> [WHAT THIS TASK INVOLVES]: Review the material line by line. Identify and copy every line that contains the string "rigid".

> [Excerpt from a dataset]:
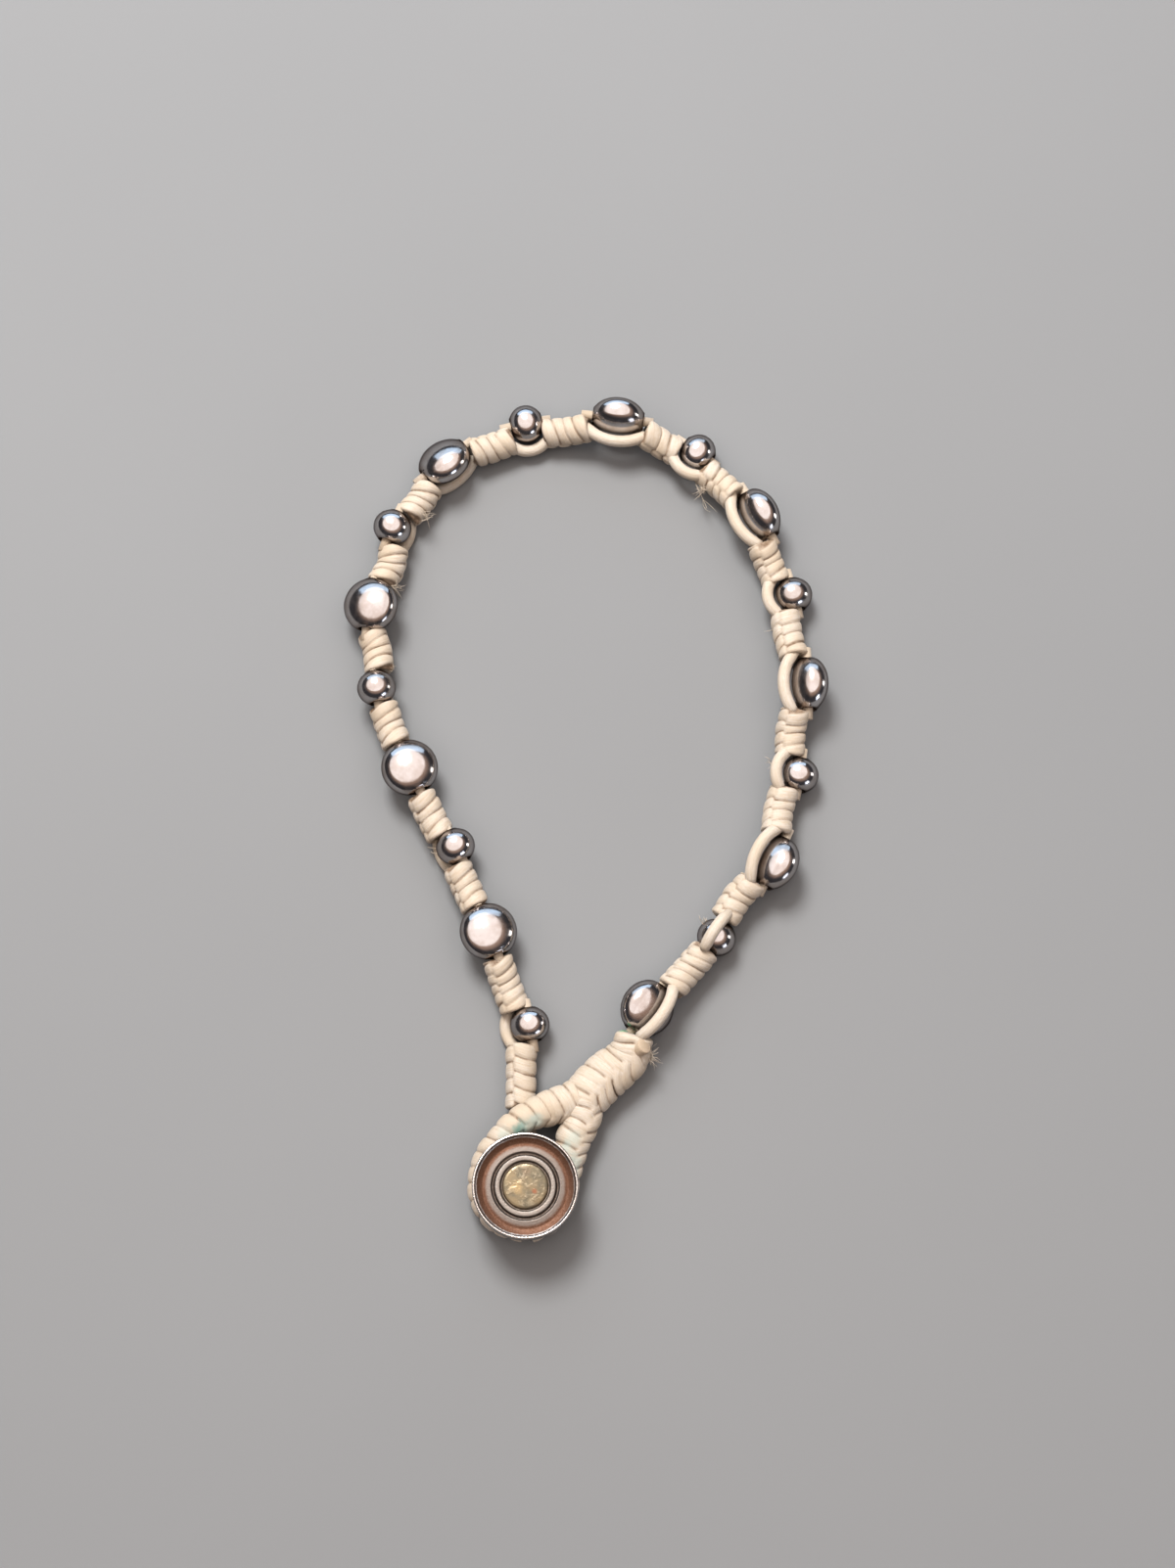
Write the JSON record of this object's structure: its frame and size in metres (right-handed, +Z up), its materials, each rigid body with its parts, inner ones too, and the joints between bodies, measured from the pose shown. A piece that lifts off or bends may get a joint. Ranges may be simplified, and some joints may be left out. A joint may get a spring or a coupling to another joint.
{
  "type": "knotted cord bracelet with metal beads",
  "caption": "Closed wrist bracelet of knotted waxed cord with puffed coin and round metal beads, a ringed metal button and a wrapped cord loop over it.",
  "frame": {"origin": "bottom centre of the closed bracelet's box, on the surface it lies on", "axes": "+Z up, off the surface; +Y along the loop's length, away from the button; +X across the loop"},
  "size_m": [0.0524, 0.0926, 0.0067],
  "materials": {
    "waxed_cord": "cream waxed cotton cord, satin, slightly soiled in the creases, green stains by the button",
    "bead_metal": "polished dark silver",
    "button_metal": "worn nickel with a copper brown ring",
    "worn_brass": "worn and tarnished brass disc"
  },
  "bodies": {
    "root": {"coin_bead_1": "bead_metal", "coin_bead_2": "bead_metal", "coin_bead_3": "bead_metal", "coin_bead_4": "bead_metal", "coin_bead_5": "bead_metal", "coin_bead_6": "bead_metal", "coin_bead_7": "bead_metal", "coin_bead_8": "bead_metal", "coin_bead_9": "bead_metal", "round_bead_1": "bead_metal", "round_bead_2": "bead_metal", "round_bead_3": "bead_metal", "round_bead_4": "bead_metal", "round_bead_5": "bead_metal", "round_bead_6": "bead_metal", "round_bead_7": "bead_metal", "round_bead_8": "bead_metal", "round_bead_9": "bead_metal", "cord_section_1": "waxed_cord", "cord_section_2": "waxed_cord", "cord_section_3": "waxed_cord", "cord_section_4": "waxed_cord", "cord_section_5": "waxed_cord", "cord_section_6": "waxed_cord", "cord_section_7": "waxed_cord", "cord_section_8": "waxed_cord", "cord_section_9": "waxed_cord", "cord_section_10": "waxed_cord", "cord_section_11": "waxed_cord", "cord_section_12": "waxed_cord", "cord_section_13": "waxed_cord", "cord_section_14": "waxed_cord", "cord_section_15": "waxed_cord", "cord_section_16": "waxed_cord", "cord_section_17": "waxed_cord", "cord_section_18": "waxed_cord", "loop_braid": "waxed_cord", "loop_left": "waxed_cord", "loop_right": "waxed_cord", "button_cord": "waxed_cord", "button_head": "button_metal", "button_shank": "button_metal", "button_centre": "worn_brass"}
  },
  "joints": []
}
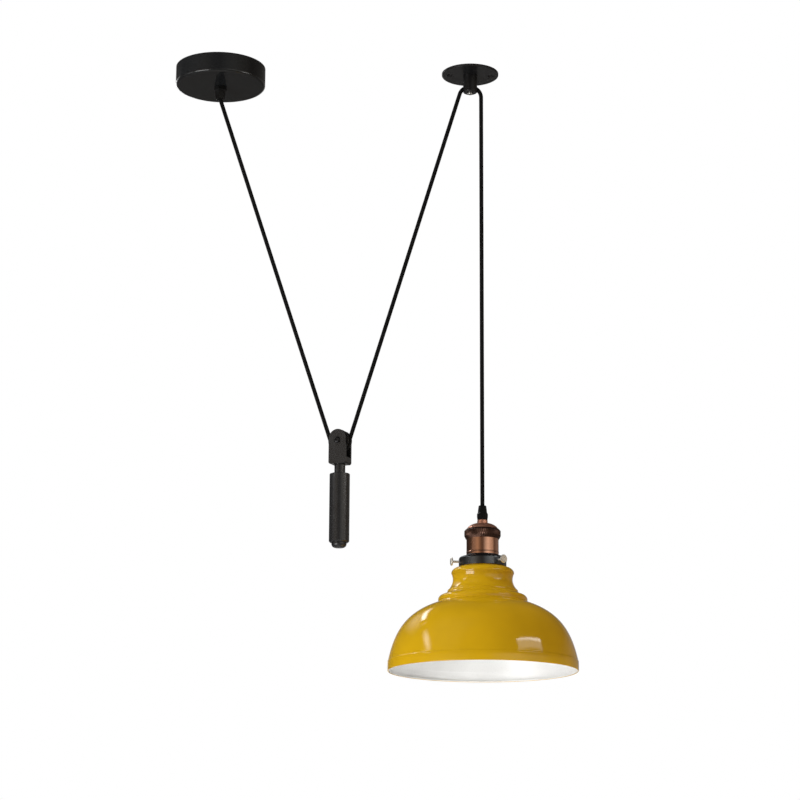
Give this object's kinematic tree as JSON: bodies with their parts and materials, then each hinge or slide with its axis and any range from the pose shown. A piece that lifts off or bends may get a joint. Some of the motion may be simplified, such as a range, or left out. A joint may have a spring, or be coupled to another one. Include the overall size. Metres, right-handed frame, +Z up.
{
  "type": "rise and fall pendant",
  "caption": "Ceiling pendant on a fabric cord that runs from a ceiling rose under a pulley counterweight and over a ceiling-plate boss to a domed metal shade",
  "frame": {"origin": "centre of the rose's ceiling face", "axes": "+Z up into the ceiling, +X from the rose to the ceiling plate and the lamp, +Y away from the viewer of the picture"},
  "size_m": [0.5513, 0.252, 0.8364],
  "materials": {
    "rose_enamel": "gloss black enamel on pressed steel",
    "plate_enamel": "satin black enamel on turned steel",
    "weight_paint": "satin black powder coat on turned and milled steel",
    "black_steel": "blackened steel fastener",
    "zinc_steel": "bright zinc-plated steel",
    "sheave_nylon": "turned black nylon",
    "bush_bronze": "oiled sintered bronze",
    "grip_plastic": "moulded black nylon",
    "block_plastic": "moulded natural polyamide",
    "brass": "bare brass",
    "cord_fabric": "braided black textile over the cable's sheath",
    "copper": "polished copper plate on spun brass",
    "dark_copper": "antiqued copper plate, knurled",
    "gunmetal": "gunmetal plate on pressed steel",
    "phenolic": "moulded black phenolic",
    "nickel_brass": "bright nickel plate on a brass screw",
    "shade_enamel": "gloss mustard enamel outside and white enamel inside, on spun aluminium"
  },
  "bodies": {
    "ceiling_parts": {"rose_cover": "rose_enamel", "rose_bracket": "zinc_steel", "rose_side_screws": "black_steel", "terminal_block": "block_plastic", "terminal_screws": "brass", "rose_cord_grip": "grip_plastic", "rose_grip_nut": "zinc_steel", "ceiling_plate": "plate_enamel", "plate_boss": "plate_enamel", "boss_fixing_screw": "zinc_steel", "cord_tail_in_rose": "cord_fabric", "cord_left_leg": "cord_fabric", "cord_right_leg": "cord_fabric", "cord_over_boss": "cord_fabric", "cord_lamp_drop": "cord_fabric"},
    "clamp_screw": {"cord_clamp_screw": "zinc_steel"},
    "counterweight": {"yoke": "weight_paint", "axle_bolt": "black_steel", "axle_nut": "black_steel", "axle_washers": "zinc_steel", "stem": "weight_paint", "weight_cylinder": "weight_paint", "weight_end_cap": "weight_paint", "cord_sheave_wrap": "cord_fabric"},
    "pulley": {"sheave": "sheave_nylon", "sheave_bush": "bush_bronze"},
    "lamp": {"lamp_cord_grip": "grip_plastic", "holder_cap": "copper", "knurled_ring": "dark_copper", "holder_body": "copper", "socket_insulator": "phenolic", "screw_shell": "brass", "centre_contact": "brass", "socket_terminal_screws": "brass", "shade_gallery": "gunmetal", "gallery_ring": "phenolic", "shade": "shade_enamel", "cord_tail_in_lamp": "cord_fabric"},
    "thumb_screw_1": {"thumb_screw_1": "nickel_brass"},
    "thumb_screw_2": {"thumb_screw_2": "nickel_brass"},
    "thumb_screw_3": {"thumb_screw_3": "nickel_brass"}
  },
  "joints": [
    {"name": "lamp_rise", "type": "slide", "parent": "ceiling_parts", "child": "lamp", "axis": [0, 0, 1], "range_m": [-0.3, 0.3], "deforming": ["cord_lamp_drop"]},
    {"name": "counterweight_travel", "type": "slide", "parent": "ceiling_parts", "child": "counterweight", "axis": [0, 0, 1], "range_m": [-0.1575, 0.1575], "deforming": ["cord_left_leg", "cord_right_leg"]},
    {"name": "sheave_spin", "type": "hinge", "parent": "counterweight", "child": "pulley", "pos_m": [0.172, 0, -0.529], "axis": [0.4384, 0.8988, 0], "range_deg": [-660.1, 660.1]},
    {"name": "clamp_screw_travel", "type": "slide", "parent": "ceiling_parts", "child": "clamp_screw", "axis": [0, 0, -1], "range_m": [0, 0.003]},
    {"name": "thumb_screw_1_travel", "type": "slide", "parent": "lamp", "child": "thumb_screw_1", "axis": [-0.9925, -0.1219, 0], "range_m": [0, 0.006]},
    {"name": "thumb_screw_2_travel", "type": "slide", "parent": "lamp", "child": "thumb_screw_2", "axis": [0.6018, -0.7986, 0], "range_m": [0, 0.006]},
    {"name": "thumb_screw_3_travel", "type": "slide", "parent": "lamp", "child": "thumb_screw_3", "axis": [0.3907, 0.9205, 0], "range_m": [0, 0.006]}
  ],
  "couplings": [
    {"joint": "counterweight_travel", "follows": "lamp_rise", "ratio": -0.525},
    {"joint": "sheave_spin", "follows": "lamp_rise", "rad_per_m": 38.4}
  ]
}
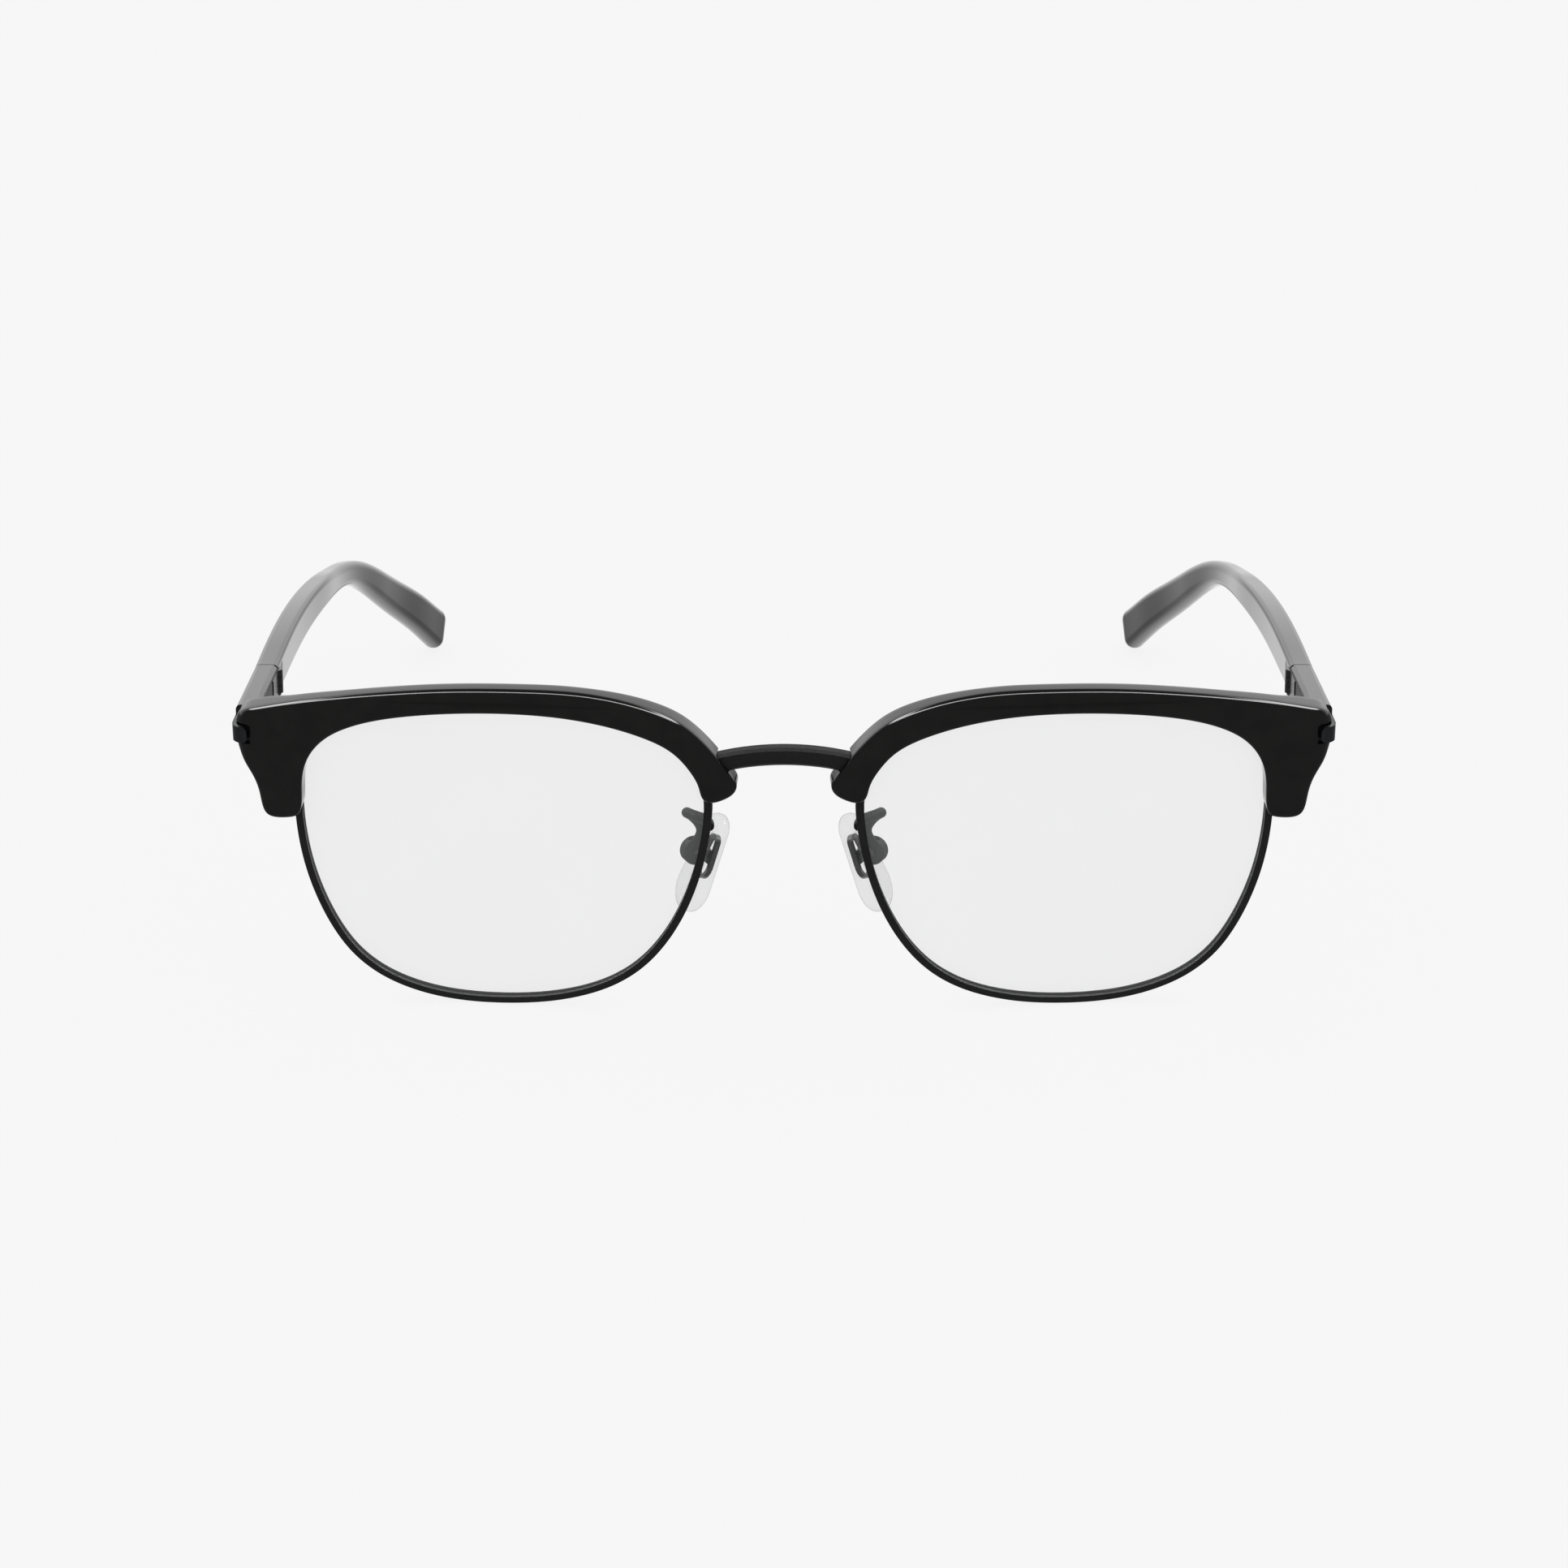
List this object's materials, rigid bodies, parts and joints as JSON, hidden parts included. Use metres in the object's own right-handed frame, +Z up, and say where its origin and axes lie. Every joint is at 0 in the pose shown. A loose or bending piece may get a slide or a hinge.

> [THE REPLY]:
Write the JSON record of this object's structure: its frame and size in metres (right-handed, +Z up), its materials, each rigid body with its parts, inner ones too, and the joints between bodies, measured from the pose shown. A piece that lifts off or bends may get a joint. Ranges may be simplified, and some joints may be left out. A joint may get a spring or a coupling to another joint.
List this object's materials, rigid bodies, parts and joints as JSON, hidden parts included. Use metres in the object's own right-handed frame, +Z up, and say where its origin and axes lie. Every joint is at 0 in the pose shown. A loose or bending piece may get a slide or a hinge.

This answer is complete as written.